When you double click on one of the rows, it will pop up with a graph to display that parameter. This is true if a) the block has set a 'get' function for this parameter (which is true here since the application only displays those parameters that are gettable) and b) a default display type was declared when the variable was exported. If no display type was given, nothing will happen. However, right-clicking will bring up a menu where you can select the type of plot to use.
Below is a screenshot of double-clicking on the 'probe2_c1::constellation row. This shows the IQ plot of the samples gathered by the probe in the flowgraph.
If a variable is settable like 'channel_model14::noise, you can right-click and bring up the properties window. This will give you an edit box and a slider to set the value.
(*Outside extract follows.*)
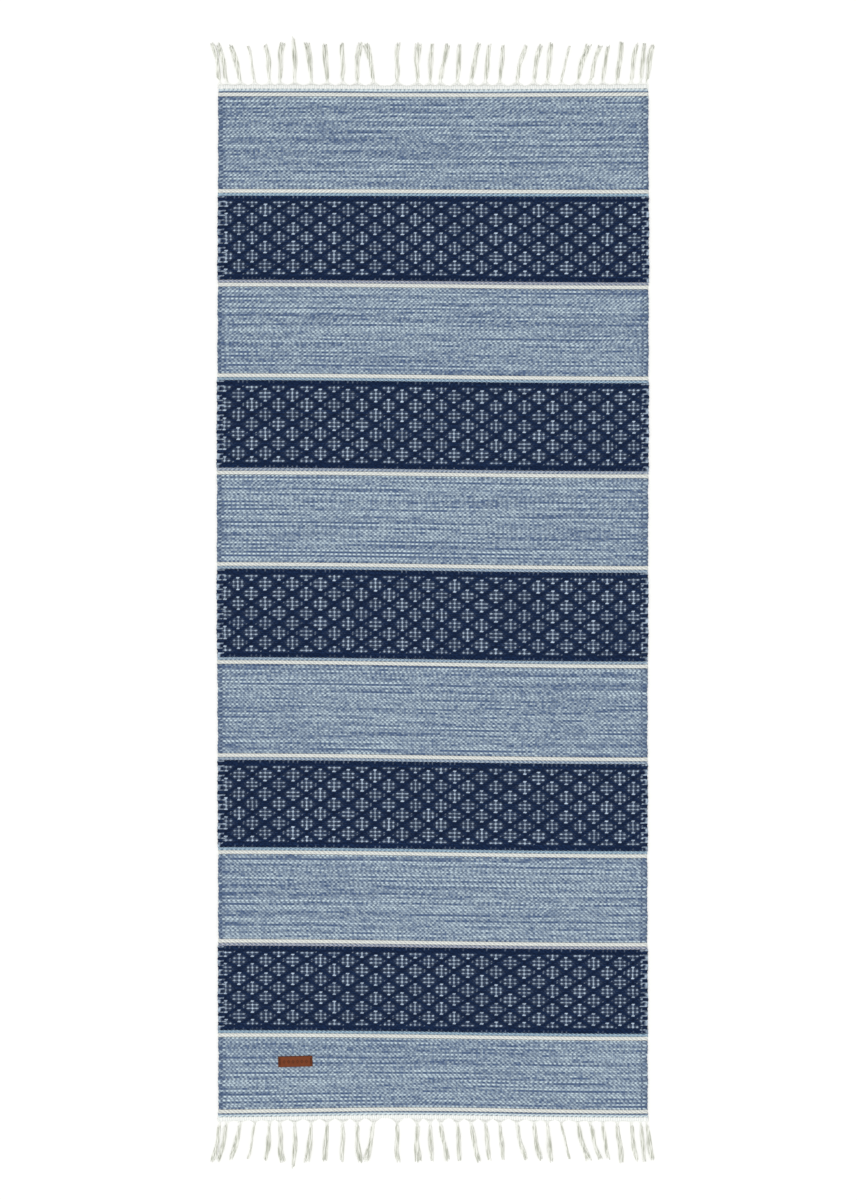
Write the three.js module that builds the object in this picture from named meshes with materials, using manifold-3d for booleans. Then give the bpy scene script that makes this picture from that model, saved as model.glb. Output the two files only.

Since ControlPort is really meant to be used across a network, this GRC example isn't any more exciting than just hinting at what's possible. But we can easily transform this example into such a remote operation. First, in the GRC graph, bring up the properties of the 'CtrlPort Monitor' block and turn 'Enabled' from True to False. Now, when we run the program, it will not automatically start the monitor application.
In the GRC console window, notice that the application now announces that it has created an endpoint that should be something like "Ice Radio Endpoint: gnuradio -t:tcp -h <local IP> -p <Port #>". This is the Ice endpoint that we connect to. Using a terminal on the local machine or another machine where this GNU Radio branch has been built and installed, you can use the gr-ctrlport-monitor application to connect to the running flowgraph:
gr-ctrlport-monitor 192.168.1.1 12345
Just make sure you're firewall settings allow you to use that particular port.
There will be a lot more said about ControlPort as we continue to develop it. I'll post more here, but we will be producing more structured documentation for how to use and develop with ControlPort.